Se ve que se acercaba la Navidad, o que se lo pedía el cuerpo, porque lo que el emperador Carlos V rubricó por carta el 17 de diciembre de 1520 en Worms (Alemania), donde se encontraba en ese momento —meses después tendría una preciosa e histórica cita cara a cara con Lutero—fue su agradecimiento a la ciudad de Burgos en dos cartas. Y por qué, os estaréis preguntando. Por los servicios prestados.

Así, como nos cuenta Foronda y Aguilera, en una primera carta agradece a la ciudad de Burgos «su lealtad y encargándole que dé crédito al condestable—el hombre se lo merecía. Ya lo veréis—»; y en una segunda otorga «perdón general por motivos especiales, por los delitos de alborotos pasados».

Alborotos pasados.
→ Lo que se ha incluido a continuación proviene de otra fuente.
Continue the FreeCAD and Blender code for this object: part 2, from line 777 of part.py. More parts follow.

Un cachondo, el amigo; porque si los pasados fueron chungos, aún peores serían los que vendrían meses después. Eso sí, a Carlos V le faltó cantarle a Burgos aquello de agradecido y emocionado en plan Lina Morgan.
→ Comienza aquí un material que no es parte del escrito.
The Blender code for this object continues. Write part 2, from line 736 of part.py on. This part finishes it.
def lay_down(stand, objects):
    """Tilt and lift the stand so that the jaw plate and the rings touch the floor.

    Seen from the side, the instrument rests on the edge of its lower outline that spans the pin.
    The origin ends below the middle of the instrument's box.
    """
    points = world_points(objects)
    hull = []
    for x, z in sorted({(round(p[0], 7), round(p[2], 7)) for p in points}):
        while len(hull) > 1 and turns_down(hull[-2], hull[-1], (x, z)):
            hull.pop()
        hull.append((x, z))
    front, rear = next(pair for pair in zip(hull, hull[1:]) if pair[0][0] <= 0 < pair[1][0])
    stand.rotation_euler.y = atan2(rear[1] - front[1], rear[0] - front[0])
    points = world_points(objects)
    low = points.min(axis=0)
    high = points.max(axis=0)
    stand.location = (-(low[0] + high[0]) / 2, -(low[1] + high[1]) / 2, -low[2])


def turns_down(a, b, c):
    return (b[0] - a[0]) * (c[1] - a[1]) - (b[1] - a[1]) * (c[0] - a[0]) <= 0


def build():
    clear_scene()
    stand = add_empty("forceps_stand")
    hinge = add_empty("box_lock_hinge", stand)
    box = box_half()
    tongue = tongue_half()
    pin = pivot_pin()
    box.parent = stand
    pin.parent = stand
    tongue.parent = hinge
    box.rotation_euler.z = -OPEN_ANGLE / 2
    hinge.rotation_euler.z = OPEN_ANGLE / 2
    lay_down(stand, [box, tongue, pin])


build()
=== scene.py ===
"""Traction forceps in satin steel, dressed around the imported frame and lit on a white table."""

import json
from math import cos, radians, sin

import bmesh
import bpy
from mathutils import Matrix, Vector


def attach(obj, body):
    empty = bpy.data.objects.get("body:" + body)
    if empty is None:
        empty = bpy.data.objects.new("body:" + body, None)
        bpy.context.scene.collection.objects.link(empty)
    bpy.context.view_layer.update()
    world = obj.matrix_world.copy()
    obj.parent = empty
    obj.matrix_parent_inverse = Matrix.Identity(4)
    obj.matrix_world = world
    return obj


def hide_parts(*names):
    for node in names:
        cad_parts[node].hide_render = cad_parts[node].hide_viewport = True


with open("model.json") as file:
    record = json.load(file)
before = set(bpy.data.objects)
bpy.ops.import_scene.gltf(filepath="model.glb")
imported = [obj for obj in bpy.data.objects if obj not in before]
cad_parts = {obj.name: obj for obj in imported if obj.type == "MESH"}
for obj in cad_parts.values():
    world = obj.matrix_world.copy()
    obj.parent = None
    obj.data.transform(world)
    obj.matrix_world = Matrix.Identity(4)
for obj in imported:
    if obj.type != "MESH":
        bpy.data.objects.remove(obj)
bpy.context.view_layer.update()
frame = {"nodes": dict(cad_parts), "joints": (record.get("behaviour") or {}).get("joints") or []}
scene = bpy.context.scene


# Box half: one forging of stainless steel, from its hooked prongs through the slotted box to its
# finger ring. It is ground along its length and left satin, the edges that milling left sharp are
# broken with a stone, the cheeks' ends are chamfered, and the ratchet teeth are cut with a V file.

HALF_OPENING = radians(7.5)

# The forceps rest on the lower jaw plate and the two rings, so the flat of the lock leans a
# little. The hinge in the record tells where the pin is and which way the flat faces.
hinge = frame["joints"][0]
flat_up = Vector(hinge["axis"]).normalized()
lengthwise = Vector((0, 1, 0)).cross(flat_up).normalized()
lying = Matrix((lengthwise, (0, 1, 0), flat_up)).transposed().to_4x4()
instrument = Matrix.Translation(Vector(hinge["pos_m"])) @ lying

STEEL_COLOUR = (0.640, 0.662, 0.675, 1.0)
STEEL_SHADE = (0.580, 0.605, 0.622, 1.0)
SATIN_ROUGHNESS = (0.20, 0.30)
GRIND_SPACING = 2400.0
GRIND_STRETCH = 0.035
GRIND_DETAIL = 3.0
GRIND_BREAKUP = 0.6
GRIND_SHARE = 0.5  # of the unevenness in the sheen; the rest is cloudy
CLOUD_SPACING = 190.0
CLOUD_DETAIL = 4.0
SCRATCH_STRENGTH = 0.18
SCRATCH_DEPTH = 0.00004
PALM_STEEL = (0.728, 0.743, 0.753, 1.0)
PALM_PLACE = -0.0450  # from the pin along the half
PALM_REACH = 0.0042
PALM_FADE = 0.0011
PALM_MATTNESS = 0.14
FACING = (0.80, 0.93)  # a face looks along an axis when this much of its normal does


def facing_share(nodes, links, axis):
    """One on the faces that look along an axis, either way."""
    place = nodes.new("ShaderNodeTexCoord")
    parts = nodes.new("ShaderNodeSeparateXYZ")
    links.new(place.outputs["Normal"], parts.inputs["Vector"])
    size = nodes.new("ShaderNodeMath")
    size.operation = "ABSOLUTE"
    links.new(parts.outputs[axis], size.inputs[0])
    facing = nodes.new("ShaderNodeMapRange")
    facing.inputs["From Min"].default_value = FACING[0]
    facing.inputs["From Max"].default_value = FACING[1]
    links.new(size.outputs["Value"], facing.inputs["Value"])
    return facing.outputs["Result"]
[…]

La cosa es que, al palmarla Isabel la Católica, su esposo Fernando no supo meter mano al percal que tenía por delante, lo que se tradujo en una inestabilidad del copón; que se acrecentó cuando aquel monarca se marchó para el otro barrio. A eso hay que unir que el patio no estaba para tirar cohetes, con una presión fiscal que lo de ahora es un cuento para críos comparado con la de entonces, malas cosechas un año sí y otro también, y una epidemia tras otra dejando pueblos y ciudades como solares.
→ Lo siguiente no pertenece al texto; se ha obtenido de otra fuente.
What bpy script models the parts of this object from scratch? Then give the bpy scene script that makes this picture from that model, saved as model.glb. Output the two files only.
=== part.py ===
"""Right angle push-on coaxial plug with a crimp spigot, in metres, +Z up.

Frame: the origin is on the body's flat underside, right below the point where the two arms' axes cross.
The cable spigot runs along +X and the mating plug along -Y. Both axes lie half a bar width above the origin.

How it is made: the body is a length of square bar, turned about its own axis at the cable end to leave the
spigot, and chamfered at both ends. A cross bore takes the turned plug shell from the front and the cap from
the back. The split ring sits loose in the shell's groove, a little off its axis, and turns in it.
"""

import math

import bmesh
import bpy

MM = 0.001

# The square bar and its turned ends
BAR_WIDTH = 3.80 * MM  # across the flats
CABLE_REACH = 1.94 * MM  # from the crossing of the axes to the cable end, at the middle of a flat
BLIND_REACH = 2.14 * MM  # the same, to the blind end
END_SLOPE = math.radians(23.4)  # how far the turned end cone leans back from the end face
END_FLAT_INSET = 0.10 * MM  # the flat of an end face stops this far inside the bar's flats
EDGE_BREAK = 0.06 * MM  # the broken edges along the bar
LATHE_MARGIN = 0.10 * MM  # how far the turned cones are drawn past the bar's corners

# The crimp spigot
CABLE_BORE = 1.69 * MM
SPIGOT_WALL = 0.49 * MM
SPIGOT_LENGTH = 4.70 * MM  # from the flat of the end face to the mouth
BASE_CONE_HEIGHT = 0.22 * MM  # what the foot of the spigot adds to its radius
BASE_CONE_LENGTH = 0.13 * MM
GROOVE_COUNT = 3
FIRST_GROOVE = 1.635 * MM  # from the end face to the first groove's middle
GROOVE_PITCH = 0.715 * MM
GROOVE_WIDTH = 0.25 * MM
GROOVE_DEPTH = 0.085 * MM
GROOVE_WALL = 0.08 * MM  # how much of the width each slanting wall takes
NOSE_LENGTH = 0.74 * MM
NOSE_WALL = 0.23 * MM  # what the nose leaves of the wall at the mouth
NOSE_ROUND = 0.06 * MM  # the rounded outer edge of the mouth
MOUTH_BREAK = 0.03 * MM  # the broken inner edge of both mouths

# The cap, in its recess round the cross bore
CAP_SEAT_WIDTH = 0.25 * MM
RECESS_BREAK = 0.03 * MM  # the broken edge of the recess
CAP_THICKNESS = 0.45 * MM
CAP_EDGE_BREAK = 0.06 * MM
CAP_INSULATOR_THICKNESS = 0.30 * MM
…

En este escenario aterrizó Carlos reclamando sus derechos a la corona de Castilla. Y eso, a los castellanos, les sentó como una patada en los cojones. Un rey extranjero. Que ya había que tenerlos. En consecuencia, Castilla entera comenzó a ver a Carlos I como un usurpador; quien aceptó las exigencias que le plantearon las Cortes de Castilla si quería ser rey. No le quedaba otra. Vale, sí, pero…

Resulta que poco después fue elegido emperador del Sacro Imperio Romano Germánico, aunque le hacían falta perras para el viaje a Aquisgrán, donde tendría lugar la coronación. Por lo que no tuvo más remedio que convocar Cortes, esta vez en Santiago de Compostela, de camino hacia el mar para viajar en busca de su corona. Fue entonces cuando Burgos, que tenía bastantes perras gracias al monopolio de la lana y a la presencia en la ciudad del Consulado del Mar —además de que seguía siendo la Cabeza de Castilla—, le pidió unas prebendas —por resumir, un segundo día de mercado y eliminar la obligación de hospedar gratis a toda la Corte— si quería contar con su apoyo en Cortes y, por consiguiente, las anheladas perras. En ese momento, Carlos I les dijo a sus rectores que verde las han segado y siguió su camino a Santiago. Como diciendo ya las conseguiré como sea. Allí, sin embargo, y tras días de intrigas, los procuradores burgaleses decidieron apoyarle.

Y se lio parda. Al enterarse, la ciudadanía burgalesa asaltó el Concejo de la ciudad, depuso a sus miembros, arrasó las casas de los que se habían posicionado a favor del rey… Un vodevil. Que qué eso de apoyar a un rey extranjero y tal. Hasta que el Condestable de Castilla, Íñigo de Velasco, un tipo muy respetado, dijo que aquello lo arreglaba él, y lo arregló. Apaciguó ánimos, hizo promesas como los políticos de ahora —de todo tipo—y se apoyó en la burguesía local para conseguir lo que se proponía: el patio se calmó a medias en Burgos, pero sin dejar de apoyar a Carlos I por eso.

A medias, decía, porque la ciudadanía burgalesa de tonta no tenía ni un pelo; y más al conocer lo que había pasado en Medina del Campo unos meses antes, en agosto, como fue la quema de la villa por orden del emperador. Eso fue lo que terminó de encender a Castilla entera. El Condestable tuvo que salir por patas de Burgos con la familia, pero ahí estuvo listo Carlos V, que le nombró virrey en su ausencia junto con el Almirante de Castilla, Fadrique Enríquez, y el Cardenal Adriano. Con este respaldo, el Condestable regresó a Burgos para decirle al pueblo que había conseguido para la ciudad el famoso y anhelado segundo día de mercado, además del mantenimiento de los privilegios comerciales con el resto de Europa.

¿Qué pasó entonces? Que los comerciantes y la peña con pasta, un tanto recelosos hacia la causa comunera, dijeron que sí, bwana, al emperador, y la situación se serenó en la ciudad. De momento.

De momento, insisto. Porque, por concluir, ese mismo día Carlos V también promulgó una pragmática contra los Comuneros. O lo que es lo mismo: al ser una manera de legislar que dependía del rey sin necesidad de estar sujeto a Cortes —en la práctica venía a tener el mismo valor que si hubiera salido de ellas—, con ella les decía que ya os podéis ir preparando, que aquí va a haber hondonada de hostias, como decía Manuel Manquiña, si seguís tocándomelos como lo estáis haciendo.

Y las hubo al año siguiente. Y bien gordas. Sin ir más lejos, los Comuneros llegaron a planificar un asalto a Burgos semanas después, en enero de 1521, conscientes de lo importante que era la ciudad para sus intereses, pero el asunto salió regulero —los cabecillas entraron en Burgos dos días antes de lo previsto. El Condestable se coscó del asunto y abortó el alzamiento comunero previsto—.

Y el resto de la historia es eso, historia.